East Coast Quake Largest Since 1944
The East Coast quake affecting Virginia and felt as far away as Toronto and New York is the largest in that area since 1944, reports the Associated Press.
The 5.8 magnitude earthquake centered near Mineral, Va. released as much energy as nearly eight tons of TNT, about half the size of the atomic bombed in Hiroshima in August 1945, Associated Press added.
Although the scale of the earthquake had shocked many residents in parts of the East Coast, the earthquake was smaller than some of the more damaging earthquakes this year in New Zealand and in Japan.

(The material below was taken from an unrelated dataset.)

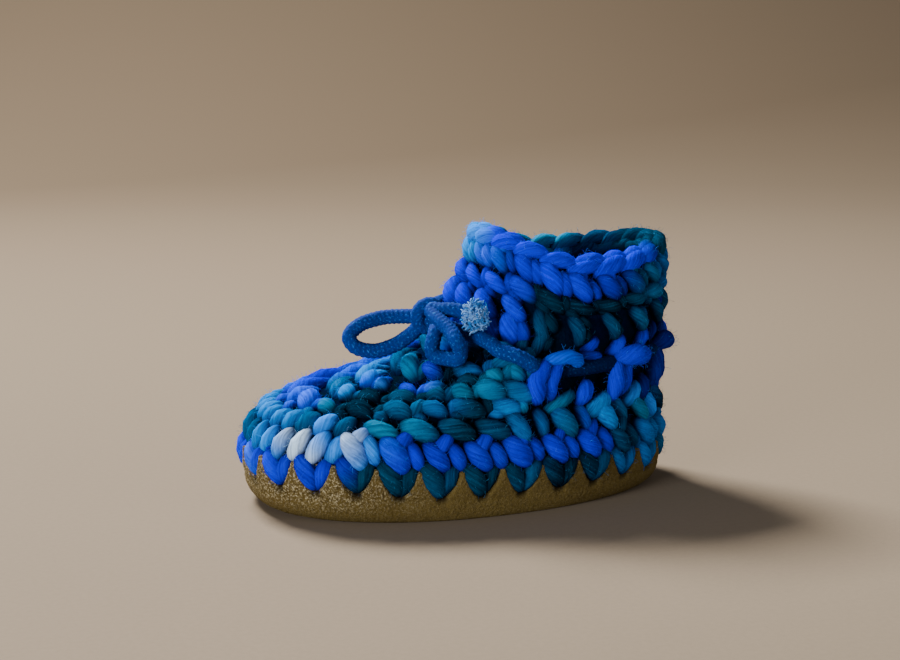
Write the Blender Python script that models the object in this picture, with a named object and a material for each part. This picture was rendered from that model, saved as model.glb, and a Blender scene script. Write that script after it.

The quake caused some damage to buildings in the Washington, D.C. area, including the National Cathedral, Los Angeles Times reports.
The Times reported that three out of the four pinnacles in the Cathedral’s “Gloria in Excelsis” tower suffered damage and three finials snapped off. The Cathedral is closed at this time while authorities check out the scene.
"We are thankful that no injuries have occurred," Cathedral Dean Samuel T. Lloyd III told the media, "Our prayers go out now for all those up and down the East Coast who have been similarly affected by this rare event."
Meanwhile, on Capitol Hill, with the sound of alarms and the sight of flashing lights, staffers were ordered to evacuate the buildings.